-- begin RECORDED DATA --

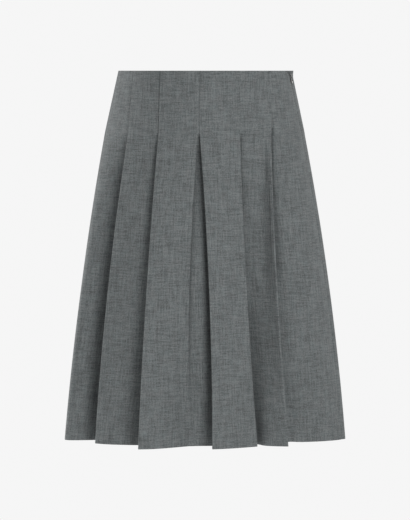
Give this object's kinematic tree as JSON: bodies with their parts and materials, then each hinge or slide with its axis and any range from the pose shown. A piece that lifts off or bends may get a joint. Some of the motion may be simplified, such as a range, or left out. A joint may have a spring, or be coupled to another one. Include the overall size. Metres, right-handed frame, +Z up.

-- end RECORDED DATA --
-- begin RECORDED DATA --

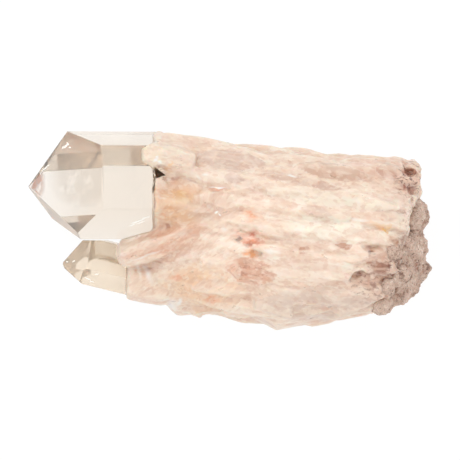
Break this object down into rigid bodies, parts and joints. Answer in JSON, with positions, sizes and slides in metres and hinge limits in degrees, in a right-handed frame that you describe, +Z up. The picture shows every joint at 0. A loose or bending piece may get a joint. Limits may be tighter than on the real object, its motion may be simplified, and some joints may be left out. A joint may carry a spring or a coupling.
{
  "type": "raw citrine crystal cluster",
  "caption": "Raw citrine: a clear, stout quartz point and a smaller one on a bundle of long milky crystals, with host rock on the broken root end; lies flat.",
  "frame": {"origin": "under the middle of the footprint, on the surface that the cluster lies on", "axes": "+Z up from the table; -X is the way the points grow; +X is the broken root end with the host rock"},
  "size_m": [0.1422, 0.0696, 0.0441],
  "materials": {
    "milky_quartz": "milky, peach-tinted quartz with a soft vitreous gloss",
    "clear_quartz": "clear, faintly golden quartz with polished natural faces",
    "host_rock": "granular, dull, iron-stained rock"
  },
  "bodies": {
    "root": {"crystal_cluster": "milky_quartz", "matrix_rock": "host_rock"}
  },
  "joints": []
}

-- end RECORDED DATA --

== EXERCISE DESCRIPTION ==
The answer should be a single number: the count of lines in the data that include the string "materials".

== TASK OUTPUT ==
2